SnowYesterday afternoon I was on my way to the basement for a rousing 30 minutes on the elliptical when it occurred to me that I could postpone the workout by shoveling the snow off our walkway first.

Two and a half hours later, I had shoveled not only the walk but our entire 3/8-mile driveway. And I really enjoyed it. Honest. In fact, I discovered that I like shoveling snow a lot better than I like working out on the elliptical. I’m a northern girl at heart, having grown up where the snow comes in November and stays until March (at least that’s the way I remember it). I like cold weather. I don’t like to sweat.

Shoveling snow—unlike working out on the elliptical, where I distract myself by watching TV— promotes thoughtful self-evaluation.
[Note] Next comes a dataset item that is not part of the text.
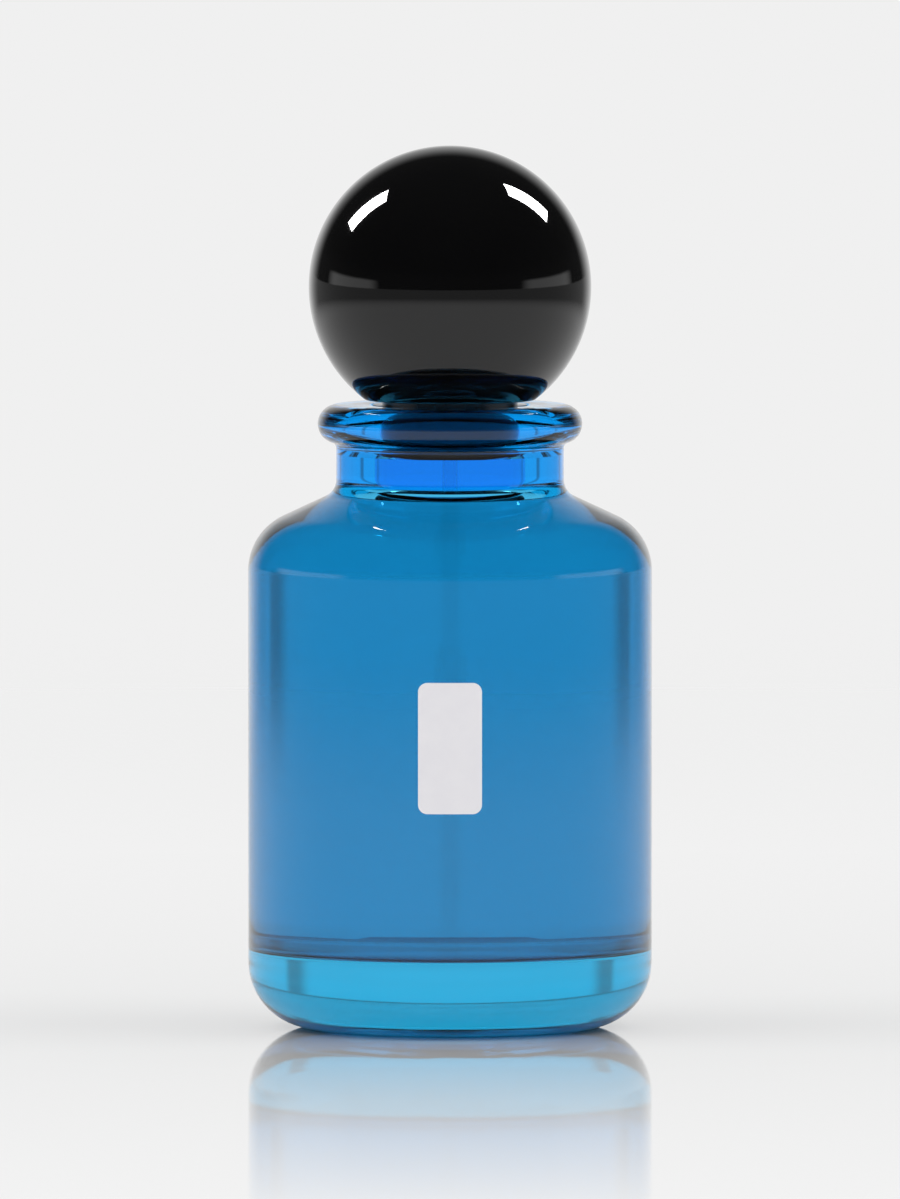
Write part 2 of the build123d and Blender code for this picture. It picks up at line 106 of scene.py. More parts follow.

Halfway down the driveway I realized that I was enjoying myself. Three quarters of the way down the driveway it occurred to me that the reason I was enjoying myself was that it was my choice. If someone required me to shovel the driveway, I would perceive it as burdensome labor and probably an unrealistic expectation. Now, does that make me: a) incredibly self-willed, b) delusional, c) human, or d) all of the above? Probably “all of the above.” What is clear is that my motivation was conditioned by my perception.

The current revision of my novel is all about motivation. Why do the characters do what they do? How do they perceive what is happening to them? What is their hidden motivation—something they may not fully comprehend themselves? Someone (I don’t know who) said, “We do what we do because we believe what we believe.” Each of my main characters—and even the minor ones—must have a clear internal motivation that informs their perceptions and determines their actions.

The same is true of me. Does what I believe determine how I think and what I do? Would people know what I believe about myself, about others, and about life by how I behave? Show, don’t tell.